— START —
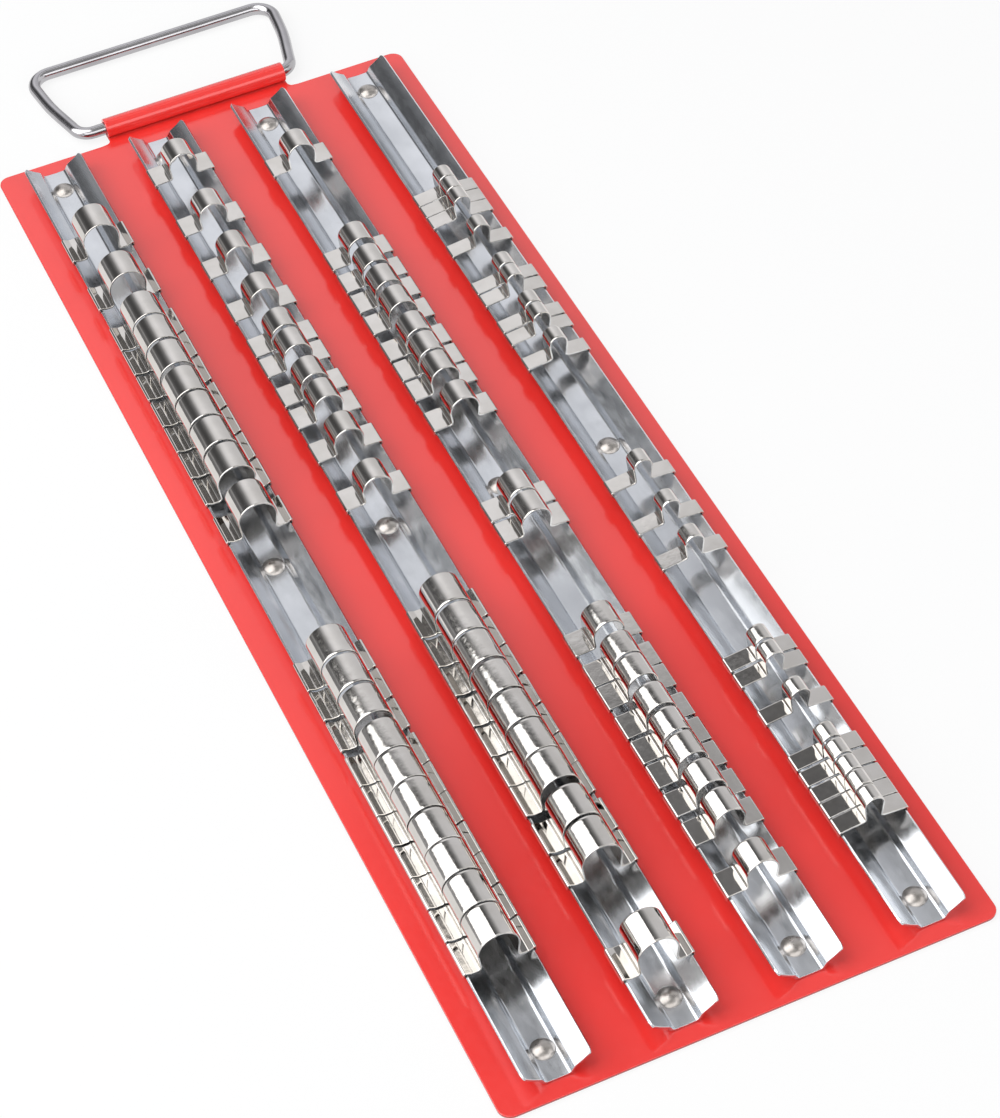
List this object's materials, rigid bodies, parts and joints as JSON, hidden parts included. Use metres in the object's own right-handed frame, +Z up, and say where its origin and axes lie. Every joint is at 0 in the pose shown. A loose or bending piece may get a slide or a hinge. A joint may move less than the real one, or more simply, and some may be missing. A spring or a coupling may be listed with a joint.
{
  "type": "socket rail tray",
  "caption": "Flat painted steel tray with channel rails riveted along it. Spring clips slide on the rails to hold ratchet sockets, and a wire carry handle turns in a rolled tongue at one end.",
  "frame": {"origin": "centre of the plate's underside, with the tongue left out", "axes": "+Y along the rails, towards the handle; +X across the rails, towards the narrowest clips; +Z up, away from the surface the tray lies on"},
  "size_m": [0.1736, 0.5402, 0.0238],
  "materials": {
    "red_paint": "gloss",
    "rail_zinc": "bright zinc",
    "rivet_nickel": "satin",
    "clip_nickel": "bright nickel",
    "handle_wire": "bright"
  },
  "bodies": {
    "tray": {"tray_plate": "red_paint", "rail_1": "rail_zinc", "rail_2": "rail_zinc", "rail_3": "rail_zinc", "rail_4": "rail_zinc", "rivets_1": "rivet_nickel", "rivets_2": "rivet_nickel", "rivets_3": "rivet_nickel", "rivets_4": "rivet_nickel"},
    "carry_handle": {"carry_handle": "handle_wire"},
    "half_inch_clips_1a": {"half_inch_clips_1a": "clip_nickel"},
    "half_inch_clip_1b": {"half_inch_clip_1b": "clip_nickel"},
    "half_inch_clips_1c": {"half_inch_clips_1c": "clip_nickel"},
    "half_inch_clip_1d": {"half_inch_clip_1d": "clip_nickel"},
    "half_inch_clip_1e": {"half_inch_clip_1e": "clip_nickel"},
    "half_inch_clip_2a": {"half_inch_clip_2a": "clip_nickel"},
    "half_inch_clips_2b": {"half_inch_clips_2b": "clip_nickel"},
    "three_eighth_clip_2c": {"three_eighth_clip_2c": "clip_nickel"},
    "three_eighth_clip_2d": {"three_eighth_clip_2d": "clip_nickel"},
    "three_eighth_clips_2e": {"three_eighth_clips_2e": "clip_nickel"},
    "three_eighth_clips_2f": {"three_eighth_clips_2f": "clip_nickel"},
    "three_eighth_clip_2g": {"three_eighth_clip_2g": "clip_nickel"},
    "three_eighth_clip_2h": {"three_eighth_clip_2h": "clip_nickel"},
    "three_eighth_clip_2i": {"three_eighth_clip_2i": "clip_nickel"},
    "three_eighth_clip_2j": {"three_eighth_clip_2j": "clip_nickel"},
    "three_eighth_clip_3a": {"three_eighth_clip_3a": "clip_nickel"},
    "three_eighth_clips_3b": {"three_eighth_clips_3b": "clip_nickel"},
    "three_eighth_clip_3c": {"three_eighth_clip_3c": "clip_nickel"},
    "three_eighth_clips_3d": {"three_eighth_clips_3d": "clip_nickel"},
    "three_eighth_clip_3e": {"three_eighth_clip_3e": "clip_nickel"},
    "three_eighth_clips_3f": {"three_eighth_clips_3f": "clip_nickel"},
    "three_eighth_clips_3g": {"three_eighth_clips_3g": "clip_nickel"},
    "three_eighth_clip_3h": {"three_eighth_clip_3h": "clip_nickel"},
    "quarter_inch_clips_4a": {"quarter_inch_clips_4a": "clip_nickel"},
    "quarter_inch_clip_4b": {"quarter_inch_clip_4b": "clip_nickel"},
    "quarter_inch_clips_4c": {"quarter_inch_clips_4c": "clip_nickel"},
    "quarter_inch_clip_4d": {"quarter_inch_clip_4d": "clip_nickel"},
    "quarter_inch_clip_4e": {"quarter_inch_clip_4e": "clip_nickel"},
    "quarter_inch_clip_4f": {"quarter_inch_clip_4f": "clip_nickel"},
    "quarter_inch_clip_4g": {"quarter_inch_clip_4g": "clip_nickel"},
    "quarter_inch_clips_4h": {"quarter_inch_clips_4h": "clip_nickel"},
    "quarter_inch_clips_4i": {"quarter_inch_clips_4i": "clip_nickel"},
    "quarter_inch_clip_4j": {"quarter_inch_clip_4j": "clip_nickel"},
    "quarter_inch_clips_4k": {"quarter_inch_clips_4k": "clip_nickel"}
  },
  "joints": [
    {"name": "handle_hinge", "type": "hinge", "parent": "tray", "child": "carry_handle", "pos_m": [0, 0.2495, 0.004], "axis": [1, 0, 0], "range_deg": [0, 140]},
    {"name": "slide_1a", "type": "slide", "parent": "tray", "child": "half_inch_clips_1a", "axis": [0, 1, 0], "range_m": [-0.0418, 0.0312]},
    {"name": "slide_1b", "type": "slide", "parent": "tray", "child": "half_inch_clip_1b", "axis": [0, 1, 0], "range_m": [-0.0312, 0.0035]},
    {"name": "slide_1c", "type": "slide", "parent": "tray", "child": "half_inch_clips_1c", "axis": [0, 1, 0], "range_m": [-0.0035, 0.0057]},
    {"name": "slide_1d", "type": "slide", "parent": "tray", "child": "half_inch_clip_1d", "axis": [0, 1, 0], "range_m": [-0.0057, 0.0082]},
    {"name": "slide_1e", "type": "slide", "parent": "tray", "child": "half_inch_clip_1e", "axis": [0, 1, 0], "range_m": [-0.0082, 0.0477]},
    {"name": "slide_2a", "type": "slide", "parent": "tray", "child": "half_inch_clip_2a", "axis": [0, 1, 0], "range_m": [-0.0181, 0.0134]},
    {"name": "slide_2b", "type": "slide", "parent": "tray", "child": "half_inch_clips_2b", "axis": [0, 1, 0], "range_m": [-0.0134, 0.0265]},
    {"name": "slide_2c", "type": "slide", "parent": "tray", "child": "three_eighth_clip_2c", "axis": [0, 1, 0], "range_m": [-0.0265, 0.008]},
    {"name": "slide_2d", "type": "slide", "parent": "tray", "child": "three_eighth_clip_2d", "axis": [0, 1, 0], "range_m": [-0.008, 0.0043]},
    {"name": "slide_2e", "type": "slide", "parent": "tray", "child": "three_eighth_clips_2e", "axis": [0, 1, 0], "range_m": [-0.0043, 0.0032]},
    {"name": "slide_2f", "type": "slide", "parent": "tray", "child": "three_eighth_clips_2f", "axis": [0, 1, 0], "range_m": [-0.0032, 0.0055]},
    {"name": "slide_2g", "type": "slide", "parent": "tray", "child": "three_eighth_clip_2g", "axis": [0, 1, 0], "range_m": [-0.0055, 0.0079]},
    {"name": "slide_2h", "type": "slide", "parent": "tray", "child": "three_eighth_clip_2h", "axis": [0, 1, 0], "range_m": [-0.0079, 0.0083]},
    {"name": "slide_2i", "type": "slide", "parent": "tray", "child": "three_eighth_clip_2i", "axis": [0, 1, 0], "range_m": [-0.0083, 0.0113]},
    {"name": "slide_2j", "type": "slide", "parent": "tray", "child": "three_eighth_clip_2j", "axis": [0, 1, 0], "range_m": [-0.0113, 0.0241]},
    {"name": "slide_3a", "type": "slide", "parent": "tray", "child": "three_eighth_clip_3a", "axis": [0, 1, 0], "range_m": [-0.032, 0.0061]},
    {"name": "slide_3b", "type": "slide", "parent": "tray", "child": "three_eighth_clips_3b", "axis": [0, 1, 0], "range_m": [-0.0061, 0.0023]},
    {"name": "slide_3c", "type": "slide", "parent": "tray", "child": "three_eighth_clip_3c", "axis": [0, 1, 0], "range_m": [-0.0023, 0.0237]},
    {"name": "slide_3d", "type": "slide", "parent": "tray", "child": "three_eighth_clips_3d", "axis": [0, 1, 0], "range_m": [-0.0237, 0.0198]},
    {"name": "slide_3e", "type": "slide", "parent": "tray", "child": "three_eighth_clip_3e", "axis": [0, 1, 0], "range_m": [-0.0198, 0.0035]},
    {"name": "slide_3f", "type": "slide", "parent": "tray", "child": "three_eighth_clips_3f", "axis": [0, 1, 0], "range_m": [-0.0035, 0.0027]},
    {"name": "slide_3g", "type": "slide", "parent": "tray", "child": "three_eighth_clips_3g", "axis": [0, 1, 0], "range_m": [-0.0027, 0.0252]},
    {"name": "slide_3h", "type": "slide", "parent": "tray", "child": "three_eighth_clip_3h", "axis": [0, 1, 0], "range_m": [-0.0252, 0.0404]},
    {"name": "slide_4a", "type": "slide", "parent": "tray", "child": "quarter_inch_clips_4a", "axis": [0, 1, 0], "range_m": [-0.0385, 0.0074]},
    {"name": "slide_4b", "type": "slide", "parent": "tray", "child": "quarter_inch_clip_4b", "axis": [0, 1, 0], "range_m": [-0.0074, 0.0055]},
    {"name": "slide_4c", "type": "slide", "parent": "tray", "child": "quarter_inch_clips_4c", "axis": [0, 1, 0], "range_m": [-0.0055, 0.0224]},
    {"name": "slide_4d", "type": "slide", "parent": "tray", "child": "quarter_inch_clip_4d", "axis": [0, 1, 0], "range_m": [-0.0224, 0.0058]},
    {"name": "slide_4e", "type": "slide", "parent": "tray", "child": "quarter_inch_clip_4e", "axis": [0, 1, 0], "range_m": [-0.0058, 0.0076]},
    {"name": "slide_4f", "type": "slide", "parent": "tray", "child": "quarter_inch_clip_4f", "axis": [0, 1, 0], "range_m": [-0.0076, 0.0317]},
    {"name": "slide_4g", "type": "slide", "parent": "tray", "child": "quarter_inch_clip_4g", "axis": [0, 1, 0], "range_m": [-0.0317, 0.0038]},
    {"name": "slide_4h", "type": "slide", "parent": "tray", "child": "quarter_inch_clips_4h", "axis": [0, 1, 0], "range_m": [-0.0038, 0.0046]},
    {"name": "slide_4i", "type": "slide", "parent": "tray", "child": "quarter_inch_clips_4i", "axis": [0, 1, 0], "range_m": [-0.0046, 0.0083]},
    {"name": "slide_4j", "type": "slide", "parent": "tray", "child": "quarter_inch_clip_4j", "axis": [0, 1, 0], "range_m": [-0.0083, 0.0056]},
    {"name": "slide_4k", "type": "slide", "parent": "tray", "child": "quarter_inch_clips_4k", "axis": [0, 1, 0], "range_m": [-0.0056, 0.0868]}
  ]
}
— END —
» Given request:
In the listing, find every line with the word "bodies" and state how many there are, nothing more.

» Solution to the exercise:
2